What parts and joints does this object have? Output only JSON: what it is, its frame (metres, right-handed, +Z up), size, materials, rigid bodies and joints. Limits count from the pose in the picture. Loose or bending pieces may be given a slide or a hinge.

--

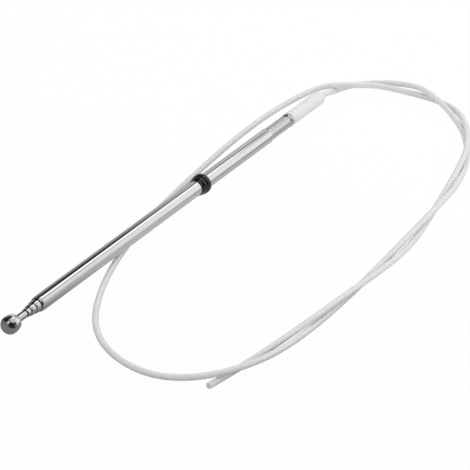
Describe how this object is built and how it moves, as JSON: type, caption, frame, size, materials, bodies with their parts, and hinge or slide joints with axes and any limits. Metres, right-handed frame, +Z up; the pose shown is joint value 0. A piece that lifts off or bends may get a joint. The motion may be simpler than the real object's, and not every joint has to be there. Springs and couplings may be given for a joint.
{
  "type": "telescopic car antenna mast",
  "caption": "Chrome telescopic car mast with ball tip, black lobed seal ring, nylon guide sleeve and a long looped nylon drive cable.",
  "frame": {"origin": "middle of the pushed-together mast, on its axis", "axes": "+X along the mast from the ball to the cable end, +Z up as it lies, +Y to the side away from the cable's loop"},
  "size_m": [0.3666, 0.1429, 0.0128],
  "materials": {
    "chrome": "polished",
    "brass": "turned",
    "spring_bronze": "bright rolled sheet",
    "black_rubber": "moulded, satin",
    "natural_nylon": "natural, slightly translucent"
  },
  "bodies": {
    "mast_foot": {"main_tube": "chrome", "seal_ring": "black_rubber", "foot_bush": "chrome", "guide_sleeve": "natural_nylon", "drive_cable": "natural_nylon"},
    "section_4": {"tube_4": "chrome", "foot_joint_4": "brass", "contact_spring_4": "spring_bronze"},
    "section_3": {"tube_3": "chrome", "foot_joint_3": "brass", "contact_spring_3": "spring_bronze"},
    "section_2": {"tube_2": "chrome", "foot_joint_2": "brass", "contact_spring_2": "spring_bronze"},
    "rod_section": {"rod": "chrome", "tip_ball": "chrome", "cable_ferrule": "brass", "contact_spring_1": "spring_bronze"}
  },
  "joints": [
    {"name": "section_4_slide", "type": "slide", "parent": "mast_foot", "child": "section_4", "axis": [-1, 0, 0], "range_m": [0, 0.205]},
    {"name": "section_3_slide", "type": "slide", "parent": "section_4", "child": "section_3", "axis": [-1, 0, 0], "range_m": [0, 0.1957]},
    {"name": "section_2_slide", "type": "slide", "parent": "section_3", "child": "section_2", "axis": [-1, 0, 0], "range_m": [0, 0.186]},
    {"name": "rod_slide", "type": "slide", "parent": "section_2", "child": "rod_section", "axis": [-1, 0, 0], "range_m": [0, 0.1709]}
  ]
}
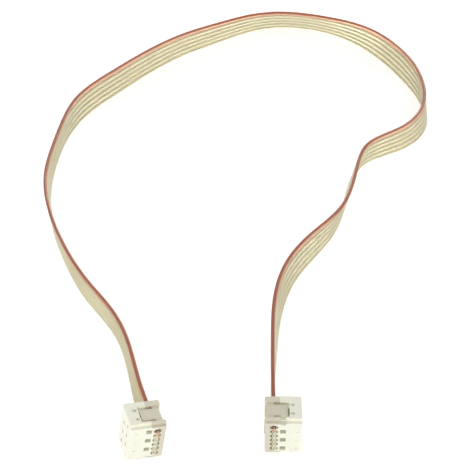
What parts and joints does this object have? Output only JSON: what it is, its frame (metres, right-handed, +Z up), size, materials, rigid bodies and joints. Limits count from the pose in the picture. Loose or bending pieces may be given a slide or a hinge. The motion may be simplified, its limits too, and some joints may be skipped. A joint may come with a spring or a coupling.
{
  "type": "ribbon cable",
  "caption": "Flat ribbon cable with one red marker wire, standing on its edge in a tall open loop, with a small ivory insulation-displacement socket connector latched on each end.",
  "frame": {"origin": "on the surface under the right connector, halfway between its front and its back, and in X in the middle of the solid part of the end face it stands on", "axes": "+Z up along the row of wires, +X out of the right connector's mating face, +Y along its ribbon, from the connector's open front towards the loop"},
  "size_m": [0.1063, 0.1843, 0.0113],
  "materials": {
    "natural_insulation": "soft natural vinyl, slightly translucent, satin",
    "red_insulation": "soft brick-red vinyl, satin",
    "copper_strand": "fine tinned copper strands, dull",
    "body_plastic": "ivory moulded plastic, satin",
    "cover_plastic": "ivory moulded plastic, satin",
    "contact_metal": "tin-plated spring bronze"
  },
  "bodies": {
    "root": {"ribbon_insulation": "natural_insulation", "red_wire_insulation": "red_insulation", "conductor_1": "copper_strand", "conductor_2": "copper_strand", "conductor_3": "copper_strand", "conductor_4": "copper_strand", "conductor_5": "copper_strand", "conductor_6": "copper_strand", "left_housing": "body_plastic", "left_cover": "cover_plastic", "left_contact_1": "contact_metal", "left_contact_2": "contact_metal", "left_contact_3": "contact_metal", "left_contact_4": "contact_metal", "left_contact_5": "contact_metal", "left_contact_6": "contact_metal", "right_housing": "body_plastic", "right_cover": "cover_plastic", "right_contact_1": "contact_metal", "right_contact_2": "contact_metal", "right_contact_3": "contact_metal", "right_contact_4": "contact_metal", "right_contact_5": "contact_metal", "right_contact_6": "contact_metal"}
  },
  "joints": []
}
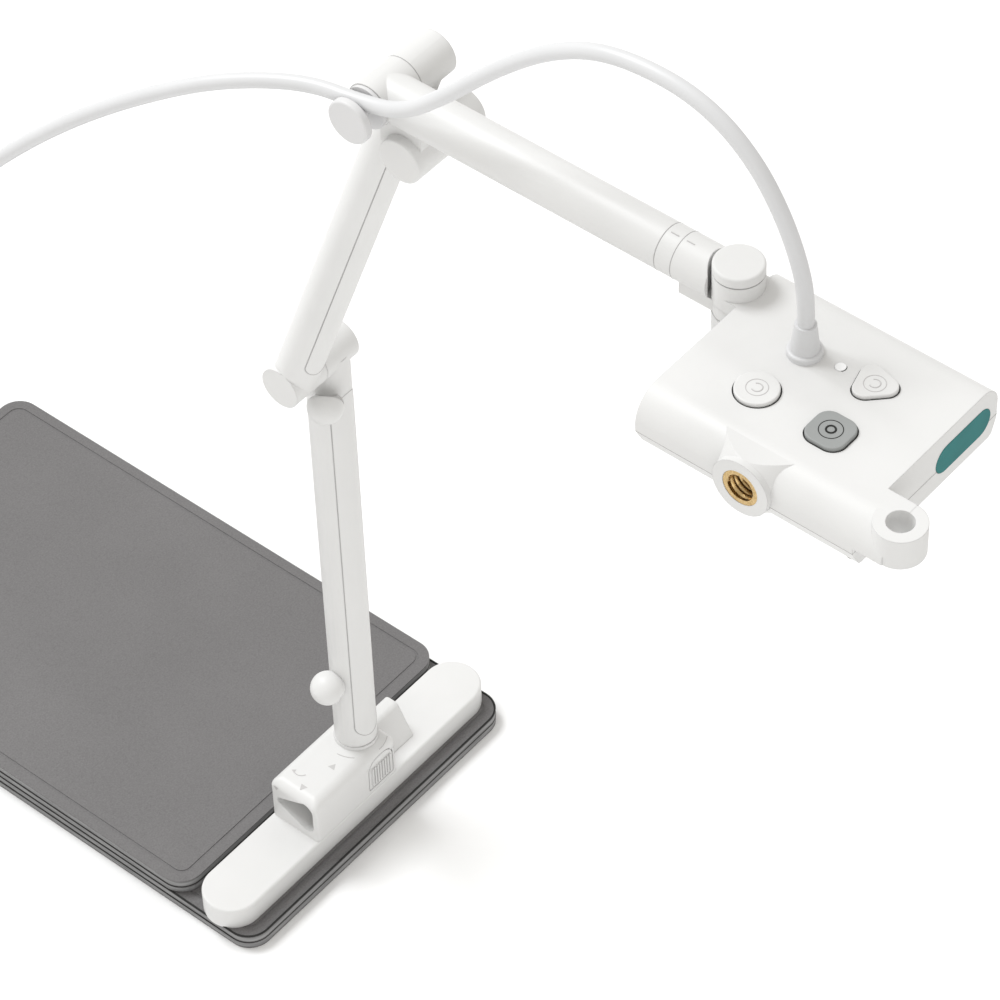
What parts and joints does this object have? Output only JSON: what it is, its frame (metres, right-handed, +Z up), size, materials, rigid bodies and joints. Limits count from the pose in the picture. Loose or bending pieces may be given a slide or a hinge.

==

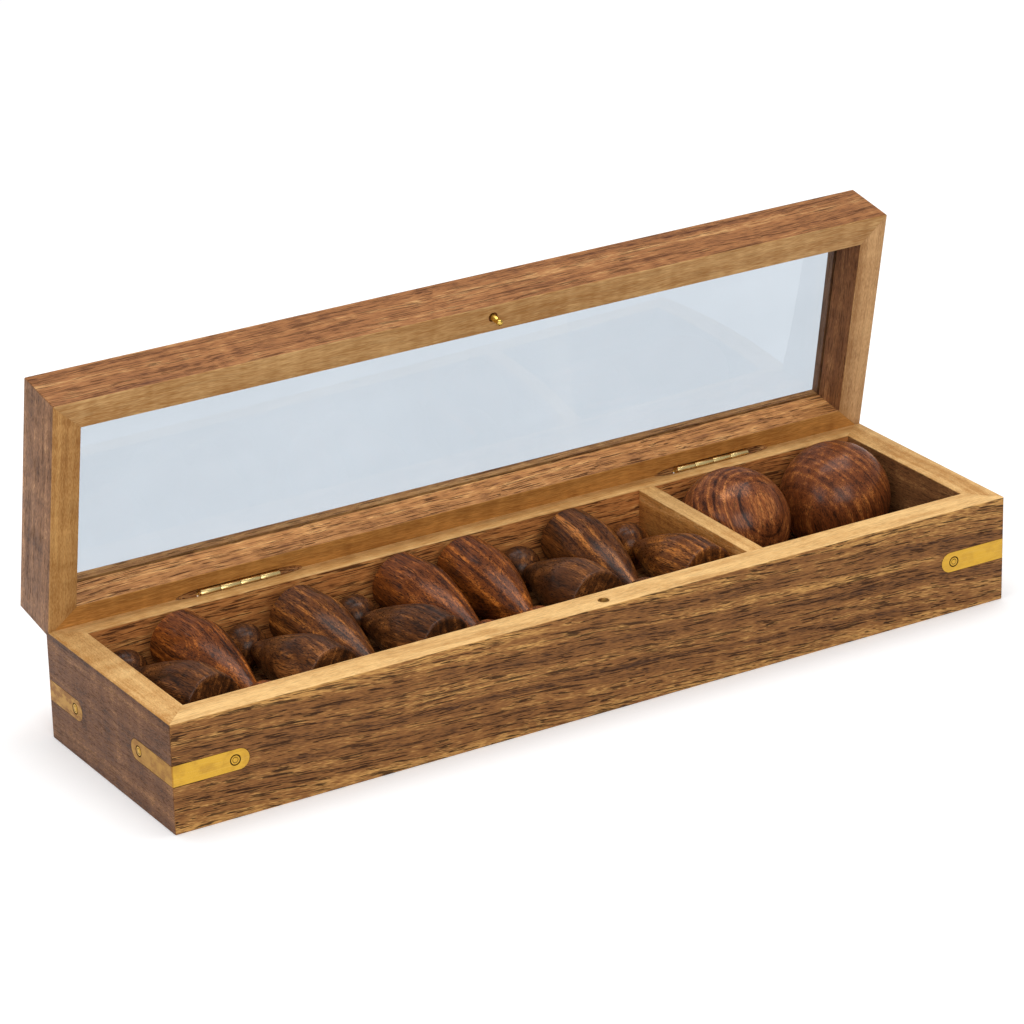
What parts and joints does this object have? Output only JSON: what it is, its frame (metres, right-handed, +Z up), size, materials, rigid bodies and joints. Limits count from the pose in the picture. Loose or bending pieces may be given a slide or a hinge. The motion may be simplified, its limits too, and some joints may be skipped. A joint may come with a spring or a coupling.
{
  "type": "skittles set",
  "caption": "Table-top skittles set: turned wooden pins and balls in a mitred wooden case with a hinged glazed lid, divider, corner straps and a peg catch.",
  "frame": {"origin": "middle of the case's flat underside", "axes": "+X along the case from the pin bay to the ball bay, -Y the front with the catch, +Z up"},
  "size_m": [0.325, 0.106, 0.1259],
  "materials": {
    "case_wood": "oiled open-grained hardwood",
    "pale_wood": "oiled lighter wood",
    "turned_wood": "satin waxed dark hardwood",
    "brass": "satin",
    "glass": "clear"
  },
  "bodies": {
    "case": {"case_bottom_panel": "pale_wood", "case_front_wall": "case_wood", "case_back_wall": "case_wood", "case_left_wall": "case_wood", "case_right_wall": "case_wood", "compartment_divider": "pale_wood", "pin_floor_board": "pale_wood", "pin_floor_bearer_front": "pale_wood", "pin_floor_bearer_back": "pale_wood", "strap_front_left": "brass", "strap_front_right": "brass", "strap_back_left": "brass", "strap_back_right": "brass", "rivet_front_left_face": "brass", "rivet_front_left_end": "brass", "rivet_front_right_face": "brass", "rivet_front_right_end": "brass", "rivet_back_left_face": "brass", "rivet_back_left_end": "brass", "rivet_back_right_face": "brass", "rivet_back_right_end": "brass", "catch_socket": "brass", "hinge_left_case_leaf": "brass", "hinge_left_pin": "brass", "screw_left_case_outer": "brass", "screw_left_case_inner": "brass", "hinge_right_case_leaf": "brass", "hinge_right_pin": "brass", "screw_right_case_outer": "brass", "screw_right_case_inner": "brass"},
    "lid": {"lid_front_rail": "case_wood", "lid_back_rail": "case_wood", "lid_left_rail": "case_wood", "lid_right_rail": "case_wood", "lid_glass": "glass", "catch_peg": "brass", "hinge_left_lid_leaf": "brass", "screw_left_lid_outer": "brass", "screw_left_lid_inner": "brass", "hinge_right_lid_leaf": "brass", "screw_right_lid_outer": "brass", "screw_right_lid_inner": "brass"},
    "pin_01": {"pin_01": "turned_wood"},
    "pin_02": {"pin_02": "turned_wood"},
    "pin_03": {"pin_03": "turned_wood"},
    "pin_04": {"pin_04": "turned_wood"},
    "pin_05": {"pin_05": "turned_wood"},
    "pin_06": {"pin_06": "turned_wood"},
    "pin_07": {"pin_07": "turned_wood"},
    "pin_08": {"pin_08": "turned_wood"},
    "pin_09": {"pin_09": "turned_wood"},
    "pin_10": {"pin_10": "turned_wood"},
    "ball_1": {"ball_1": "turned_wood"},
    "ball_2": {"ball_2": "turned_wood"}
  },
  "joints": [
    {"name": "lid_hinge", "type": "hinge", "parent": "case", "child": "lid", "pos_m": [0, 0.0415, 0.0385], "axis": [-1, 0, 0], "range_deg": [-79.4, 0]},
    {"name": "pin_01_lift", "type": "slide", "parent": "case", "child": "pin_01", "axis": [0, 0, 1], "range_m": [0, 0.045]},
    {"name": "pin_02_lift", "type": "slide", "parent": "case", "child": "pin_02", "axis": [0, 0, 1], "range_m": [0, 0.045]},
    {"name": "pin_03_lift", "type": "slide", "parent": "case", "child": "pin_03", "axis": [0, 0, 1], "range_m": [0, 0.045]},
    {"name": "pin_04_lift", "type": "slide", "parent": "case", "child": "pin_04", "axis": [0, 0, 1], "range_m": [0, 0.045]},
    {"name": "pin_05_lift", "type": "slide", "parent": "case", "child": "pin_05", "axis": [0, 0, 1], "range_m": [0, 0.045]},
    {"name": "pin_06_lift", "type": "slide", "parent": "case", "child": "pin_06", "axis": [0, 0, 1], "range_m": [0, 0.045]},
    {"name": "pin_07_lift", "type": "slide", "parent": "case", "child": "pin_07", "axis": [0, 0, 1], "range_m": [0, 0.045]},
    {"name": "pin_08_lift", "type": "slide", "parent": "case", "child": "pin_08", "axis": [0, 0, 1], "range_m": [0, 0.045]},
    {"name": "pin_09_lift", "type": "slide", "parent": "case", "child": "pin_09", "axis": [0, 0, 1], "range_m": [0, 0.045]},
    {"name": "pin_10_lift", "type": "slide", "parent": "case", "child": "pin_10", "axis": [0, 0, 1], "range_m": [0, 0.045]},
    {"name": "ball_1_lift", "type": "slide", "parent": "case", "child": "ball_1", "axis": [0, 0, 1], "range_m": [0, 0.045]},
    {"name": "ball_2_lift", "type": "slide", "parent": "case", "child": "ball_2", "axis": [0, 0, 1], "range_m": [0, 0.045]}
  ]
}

» **What this task involves**
Find all lines with "caption" in them and copy each one.

» **Exercise output**
Describe how this object is built and how it moves, as JSON: type, caption, frame, size, materials, bodies with their parts, and hinge or slide joints with axes and any limits. Metres, right-handed frame, +Z up; the pose shown is joint value 0. A piece that lifts off or bends may get a joint. The motion may be simpler than the real object's, and not every joint has to be there. Springs and couplings may be given for a joint.
  "caption": "Chrome telescopic car mast with ball tip, black lobed seal ring, nylon guide sleeve and a long looped nylon drive cable.",
  "caption": "Flat ribbon cable with one red marker wire, standing on its edge in a tall open loop, with a small ivory insulation-displacement socket connector latched on each end.",
  "caption": "Table-top skittles set: turned wooden pins and balls in a mitred wooden case with a hinged glazed lid, divider, corner straps and a peg catch.",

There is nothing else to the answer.